In the records below, find the line that contains "const jade = new" and the line that contains "zip(*points))), Vector(map(max, zip(*points)))". Set down exactly those lines and every line between them, and nothing more.

» **Record set**:

————————

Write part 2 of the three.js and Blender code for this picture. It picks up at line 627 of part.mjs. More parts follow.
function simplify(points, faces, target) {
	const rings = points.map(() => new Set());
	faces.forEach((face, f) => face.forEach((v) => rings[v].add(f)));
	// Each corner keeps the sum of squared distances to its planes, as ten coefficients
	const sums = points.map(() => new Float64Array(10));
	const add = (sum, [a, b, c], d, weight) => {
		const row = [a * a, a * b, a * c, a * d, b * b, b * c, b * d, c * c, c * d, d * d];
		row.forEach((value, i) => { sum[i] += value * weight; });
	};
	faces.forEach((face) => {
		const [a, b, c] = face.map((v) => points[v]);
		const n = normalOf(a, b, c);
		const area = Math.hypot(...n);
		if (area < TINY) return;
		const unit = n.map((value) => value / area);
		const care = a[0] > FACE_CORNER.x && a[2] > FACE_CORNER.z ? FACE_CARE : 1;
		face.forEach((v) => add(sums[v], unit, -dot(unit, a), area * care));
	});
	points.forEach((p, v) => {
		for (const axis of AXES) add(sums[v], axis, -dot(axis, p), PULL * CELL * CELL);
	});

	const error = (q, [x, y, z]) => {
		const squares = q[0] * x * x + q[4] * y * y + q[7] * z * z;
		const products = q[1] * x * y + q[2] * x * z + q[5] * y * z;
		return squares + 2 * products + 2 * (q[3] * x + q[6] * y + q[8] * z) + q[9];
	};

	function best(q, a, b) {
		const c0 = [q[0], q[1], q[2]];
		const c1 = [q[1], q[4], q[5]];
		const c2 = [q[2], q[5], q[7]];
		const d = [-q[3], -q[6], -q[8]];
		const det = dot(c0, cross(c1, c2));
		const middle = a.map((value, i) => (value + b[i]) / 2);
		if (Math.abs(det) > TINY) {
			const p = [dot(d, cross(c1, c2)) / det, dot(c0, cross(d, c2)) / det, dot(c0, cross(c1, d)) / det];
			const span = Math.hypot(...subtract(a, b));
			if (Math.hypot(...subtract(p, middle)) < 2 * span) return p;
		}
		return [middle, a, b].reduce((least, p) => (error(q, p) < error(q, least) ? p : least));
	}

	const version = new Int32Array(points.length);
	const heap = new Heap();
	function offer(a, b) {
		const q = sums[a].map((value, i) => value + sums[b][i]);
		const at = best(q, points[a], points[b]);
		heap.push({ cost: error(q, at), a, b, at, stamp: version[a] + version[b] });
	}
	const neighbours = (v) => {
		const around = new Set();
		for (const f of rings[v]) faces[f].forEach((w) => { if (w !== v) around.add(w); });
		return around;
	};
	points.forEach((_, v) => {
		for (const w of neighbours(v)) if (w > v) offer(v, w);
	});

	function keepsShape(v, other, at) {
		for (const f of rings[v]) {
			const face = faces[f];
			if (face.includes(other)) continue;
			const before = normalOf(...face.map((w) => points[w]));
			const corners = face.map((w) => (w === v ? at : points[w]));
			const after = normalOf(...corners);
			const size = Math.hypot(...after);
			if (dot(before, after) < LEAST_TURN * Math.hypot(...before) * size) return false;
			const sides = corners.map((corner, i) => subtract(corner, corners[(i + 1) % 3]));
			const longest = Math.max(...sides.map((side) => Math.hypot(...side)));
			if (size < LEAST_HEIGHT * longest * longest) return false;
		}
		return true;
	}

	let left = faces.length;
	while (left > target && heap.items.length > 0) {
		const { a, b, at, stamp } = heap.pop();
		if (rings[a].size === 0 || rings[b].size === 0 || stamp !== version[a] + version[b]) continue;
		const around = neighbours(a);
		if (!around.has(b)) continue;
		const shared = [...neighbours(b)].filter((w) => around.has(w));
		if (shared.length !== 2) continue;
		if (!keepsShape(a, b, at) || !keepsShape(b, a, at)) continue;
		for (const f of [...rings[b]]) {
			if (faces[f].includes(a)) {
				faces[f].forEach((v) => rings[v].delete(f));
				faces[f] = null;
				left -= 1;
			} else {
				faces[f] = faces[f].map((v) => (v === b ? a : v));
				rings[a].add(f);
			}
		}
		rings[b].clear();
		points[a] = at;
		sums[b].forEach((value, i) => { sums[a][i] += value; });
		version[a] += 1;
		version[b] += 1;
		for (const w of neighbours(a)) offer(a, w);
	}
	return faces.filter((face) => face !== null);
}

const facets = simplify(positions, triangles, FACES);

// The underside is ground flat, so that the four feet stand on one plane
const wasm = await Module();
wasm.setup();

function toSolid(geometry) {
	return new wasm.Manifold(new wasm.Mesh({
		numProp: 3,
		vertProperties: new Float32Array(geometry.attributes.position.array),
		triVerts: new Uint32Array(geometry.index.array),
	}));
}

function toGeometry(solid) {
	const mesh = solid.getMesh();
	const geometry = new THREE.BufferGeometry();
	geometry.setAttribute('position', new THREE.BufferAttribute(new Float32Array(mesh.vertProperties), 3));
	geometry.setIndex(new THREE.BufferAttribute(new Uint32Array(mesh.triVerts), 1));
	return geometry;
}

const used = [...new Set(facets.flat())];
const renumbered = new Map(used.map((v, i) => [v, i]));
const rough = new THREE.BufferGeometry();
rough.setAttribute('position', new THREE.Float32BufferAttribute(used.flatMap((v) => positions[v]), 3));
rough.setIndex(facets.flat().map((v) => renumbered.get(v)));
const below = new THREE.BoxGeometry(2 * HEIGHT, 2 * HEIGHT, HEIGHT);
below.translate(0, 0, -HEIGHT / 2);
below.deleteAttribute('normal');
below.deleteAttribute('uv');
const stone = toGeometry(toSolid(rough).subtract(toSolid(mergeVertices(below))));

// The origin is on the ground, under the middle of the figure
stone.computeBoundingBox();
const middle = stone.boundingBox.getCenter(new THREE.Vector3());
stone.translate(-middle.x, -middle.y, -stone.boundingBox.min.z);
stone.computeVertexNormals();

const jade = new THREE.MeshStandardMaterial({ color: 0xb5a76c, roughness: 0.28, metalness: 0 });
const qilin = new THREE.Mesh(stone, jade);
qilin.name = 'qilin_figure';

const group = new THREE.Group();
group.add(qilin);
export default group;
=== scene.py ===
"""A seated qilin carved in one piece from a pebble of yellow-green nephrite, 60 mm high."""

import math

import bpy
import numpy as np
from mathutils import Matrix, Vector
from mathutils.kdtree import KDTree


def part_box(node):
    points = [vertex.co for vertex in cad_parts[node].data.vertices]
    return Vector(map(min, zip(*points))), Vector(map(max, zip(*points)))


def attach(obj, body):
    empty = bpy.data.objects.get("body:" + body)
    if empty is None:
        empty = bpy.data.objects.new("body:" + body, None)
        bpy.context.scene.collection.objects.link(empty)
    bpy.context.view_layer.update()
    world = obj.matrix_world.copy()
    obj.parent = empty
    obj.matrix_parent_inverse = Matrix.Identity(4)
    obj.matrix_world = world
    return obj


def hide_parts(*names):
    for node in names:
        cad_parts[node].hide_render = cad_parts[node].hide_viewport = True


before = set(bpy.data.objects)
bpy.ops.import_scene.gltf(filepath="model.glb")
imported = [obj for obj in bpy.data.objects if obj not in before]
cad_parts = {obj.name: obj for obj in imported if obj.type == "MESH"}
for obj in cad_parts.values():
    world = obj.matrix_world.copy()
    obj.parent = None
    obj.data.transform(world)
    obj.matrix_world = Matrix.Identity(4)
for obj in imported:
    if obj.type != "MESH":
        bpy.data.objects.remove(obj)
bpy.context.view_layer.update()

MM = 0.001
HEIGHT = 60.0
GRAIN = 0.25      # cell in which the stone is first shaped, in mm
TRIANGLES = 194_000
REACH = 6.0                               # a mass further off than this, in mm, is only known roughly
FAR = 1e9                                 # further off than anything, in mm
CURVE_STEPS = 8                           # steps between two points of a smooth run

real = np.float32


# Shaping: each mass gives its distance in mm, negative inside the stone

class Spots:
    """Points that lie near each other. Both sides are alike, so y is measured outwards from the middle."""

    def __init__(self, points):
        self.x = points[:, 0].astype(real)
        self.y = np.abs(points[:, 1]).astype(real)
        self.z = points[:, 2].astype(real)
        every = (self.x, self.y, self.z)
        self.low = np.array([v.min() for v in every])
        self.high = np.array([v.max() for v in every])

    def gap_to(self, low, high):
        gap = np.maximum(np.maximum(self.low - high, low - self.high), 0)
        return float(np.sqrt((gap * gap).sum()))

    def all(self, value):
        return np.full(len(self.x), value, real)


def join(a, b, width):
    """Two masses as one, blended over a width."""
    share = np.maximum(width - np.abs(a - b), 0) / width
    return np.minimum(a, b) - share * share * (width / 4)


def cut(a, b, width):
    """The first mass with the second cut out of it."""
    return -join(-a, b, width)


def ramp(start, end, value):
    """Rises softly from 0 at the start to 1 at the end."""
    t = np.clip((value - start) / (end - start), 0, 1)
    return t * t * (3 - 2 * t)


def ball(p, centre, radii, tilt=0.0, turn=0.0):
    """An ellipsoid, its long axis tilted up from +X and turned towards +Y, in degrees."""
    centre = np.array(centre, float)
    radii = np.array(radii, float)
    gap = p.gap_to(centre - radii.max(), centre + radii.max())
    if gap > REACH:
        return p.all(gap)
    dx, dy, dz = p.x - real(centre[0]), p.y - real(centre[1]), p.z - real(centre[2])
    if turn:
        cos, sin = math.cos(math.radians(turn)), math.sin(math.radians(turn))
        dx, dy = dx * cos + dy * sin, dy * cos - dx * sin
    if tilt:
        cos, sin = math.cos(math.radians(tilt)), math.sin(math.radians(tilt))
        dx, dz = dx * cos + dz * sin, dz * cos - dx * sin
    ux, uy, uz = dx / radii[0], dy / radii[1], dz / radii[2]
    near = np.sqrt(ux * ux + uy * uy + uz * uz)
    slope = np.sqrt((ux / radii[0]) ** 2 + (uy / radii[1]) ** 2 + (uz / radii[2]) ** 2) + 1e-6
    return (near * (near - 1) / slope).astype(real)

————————

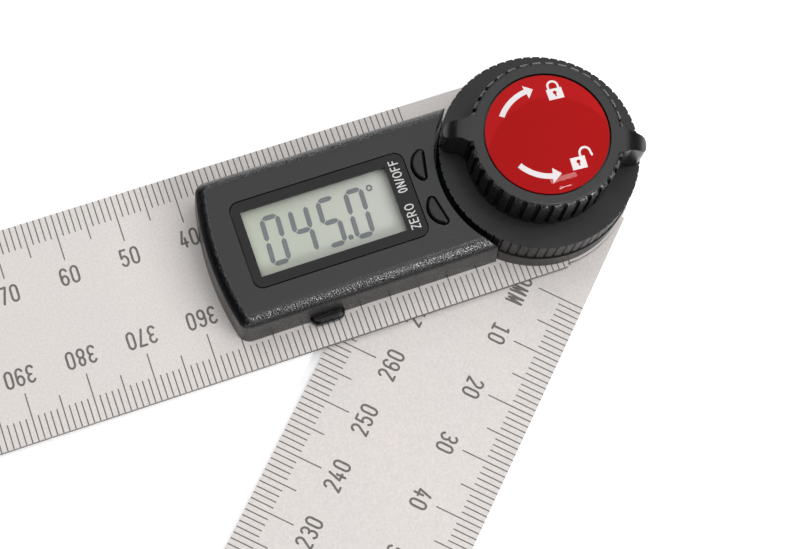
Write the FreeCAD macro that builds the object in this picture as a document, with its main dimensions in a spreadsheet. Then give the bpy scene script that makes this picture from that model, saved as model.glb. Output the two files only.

————————

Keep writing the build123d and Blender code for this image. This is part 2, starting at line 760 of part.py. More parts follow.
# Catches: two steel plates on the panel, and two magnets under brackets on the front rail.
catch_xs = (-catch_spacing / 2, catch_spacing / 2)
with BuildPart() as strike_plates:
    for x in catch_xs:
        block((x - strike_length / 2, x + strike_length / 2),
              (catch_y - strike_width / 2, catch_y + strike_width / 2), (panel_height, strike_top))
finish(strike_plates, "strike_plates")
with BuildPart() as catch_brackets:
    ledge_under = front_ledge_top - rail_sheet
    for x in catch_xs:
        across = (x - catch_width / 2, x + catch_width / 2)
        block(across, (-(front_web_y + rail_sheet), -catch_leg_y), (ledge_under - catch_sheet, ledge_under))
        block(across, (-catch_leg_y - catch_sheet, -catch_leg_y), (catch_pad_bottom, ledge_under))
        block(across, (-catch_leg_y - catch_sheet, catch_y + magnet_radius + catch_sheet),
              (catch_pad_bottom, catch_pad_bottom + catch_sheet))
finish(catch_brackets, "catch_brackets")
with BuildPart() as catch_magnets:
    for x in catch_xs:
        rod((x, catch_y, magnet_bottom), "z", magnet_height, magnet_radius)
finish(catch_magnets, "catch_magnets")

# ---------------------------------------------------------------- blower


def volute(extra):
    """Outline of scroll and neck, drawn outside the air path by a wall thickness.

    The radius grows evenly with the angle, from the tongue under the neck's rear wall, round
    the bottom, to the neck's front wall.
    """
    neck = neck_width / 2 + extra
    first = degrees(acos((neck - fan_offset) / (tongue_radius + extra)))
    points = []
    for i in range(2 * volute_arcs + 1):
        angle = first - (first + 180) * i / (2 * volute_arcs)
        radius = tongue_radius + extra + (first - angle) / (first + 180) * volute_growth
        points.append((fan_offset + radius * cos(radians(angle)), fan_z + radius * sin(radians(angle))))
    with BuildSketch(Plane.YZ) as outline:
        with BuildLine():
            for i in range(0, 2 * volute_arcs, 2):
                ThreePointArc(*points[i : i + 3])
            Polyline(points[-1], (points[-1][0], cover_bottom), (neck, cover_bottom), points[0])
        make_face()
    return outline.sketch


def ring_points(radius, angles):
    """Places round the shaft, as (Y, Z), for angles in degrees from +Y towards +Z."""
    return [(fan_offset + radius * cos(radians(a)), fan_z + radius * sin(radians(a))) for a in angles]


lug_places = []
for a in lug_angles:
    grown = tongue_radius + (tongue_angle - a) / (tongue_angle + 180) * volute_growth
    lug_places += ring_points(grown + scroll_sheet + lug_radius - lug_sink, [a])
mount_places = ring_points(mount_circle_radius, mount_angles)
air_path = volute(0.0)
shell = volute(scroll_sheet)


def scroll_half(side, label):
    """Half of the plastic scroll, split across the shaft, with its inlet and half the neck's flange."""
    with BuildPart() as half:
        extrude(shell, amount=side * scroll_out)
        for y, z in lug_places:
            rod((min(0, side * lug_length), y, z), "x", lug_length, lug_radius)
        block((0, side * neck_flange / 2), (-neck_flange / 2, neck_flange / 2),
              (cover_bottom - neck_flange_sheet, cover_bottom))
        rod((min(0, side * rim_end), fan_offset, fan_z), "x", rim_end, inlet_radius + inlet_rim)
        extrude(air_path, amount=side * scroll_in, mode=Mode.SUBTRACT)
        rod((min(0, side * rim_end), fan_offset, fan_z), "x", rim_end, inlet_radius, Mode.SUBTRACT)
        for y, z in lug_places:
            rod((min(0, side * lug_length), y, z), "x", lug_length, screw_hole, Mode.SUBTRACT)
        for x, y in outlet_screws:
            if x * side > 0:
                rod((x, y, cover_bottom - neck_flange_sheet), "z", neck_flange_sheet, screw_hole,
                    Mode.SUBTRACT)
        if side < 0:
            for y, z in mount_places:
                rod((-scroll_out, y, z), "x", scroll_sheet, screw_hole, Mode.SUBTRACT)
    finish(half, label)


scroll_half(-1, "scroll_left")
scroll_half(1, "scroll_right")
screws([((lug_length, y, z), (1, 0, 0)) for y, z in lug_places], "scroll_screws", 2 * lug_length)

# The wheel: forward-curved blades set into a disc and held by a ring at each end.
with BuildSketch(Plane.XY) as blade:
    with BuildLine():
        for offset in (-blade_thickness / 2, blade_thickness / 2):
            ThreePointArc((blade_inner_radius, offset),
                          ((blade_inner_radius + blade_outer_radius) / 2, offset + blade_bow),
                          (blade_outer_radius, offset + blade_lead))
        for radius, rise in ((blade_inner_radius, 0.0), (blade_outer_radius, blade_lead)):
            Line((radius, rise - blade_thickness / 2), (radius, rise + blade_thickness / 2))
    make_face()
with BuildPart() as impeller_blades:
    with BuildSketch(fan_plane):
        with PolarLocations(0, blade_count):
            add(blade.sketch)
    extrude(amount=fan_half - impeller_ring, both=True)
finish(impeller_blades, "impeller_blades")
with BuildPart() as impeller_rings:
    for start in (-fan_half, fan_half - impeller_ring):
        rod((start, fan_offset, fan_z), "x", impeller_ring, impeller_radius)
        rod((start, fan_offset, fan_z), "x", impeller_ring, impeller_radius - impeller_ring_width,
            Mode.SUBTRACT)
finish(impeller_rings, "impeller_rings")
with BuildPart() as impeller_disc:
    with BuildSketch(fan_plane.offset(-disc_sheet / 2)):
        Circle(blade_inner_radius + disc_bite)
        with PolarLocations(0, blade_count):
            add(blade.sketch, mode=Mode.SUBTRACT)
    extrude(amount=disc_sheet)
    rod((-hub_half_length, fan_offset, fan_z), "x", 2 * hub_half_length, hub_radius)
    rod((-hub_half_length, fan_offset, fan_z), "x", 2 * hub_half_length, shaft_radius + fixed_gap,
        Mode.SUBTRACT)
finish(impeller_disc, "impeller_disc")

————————

» **Exercise response**:
const jade = new THREE.MeshStandardMaterial({ color: 0xb5a76c, roughness: 0.28, metalness: 0 });
const qilin = new THREE.Mesh(stone, jade);
qilin.name = 'qilin_figure';

const group = new THREE.Group();
group.add(qilin);
export default group;
=== scene.py ===
"""A seated qilin carved in one piece from a pebble of yellow-green nephrite, 60 mm high."""

import math

import bpy
import numpy as np
from mathutils import Matrix, Vector
from mathutils.kdtree import KDTree


def part_box(node):
    points = [vertex.co for vertex in cad_parts[node].data.vertices]
    return Vector(map(min, zip(*points))), Vector(map(max, zip(*points)))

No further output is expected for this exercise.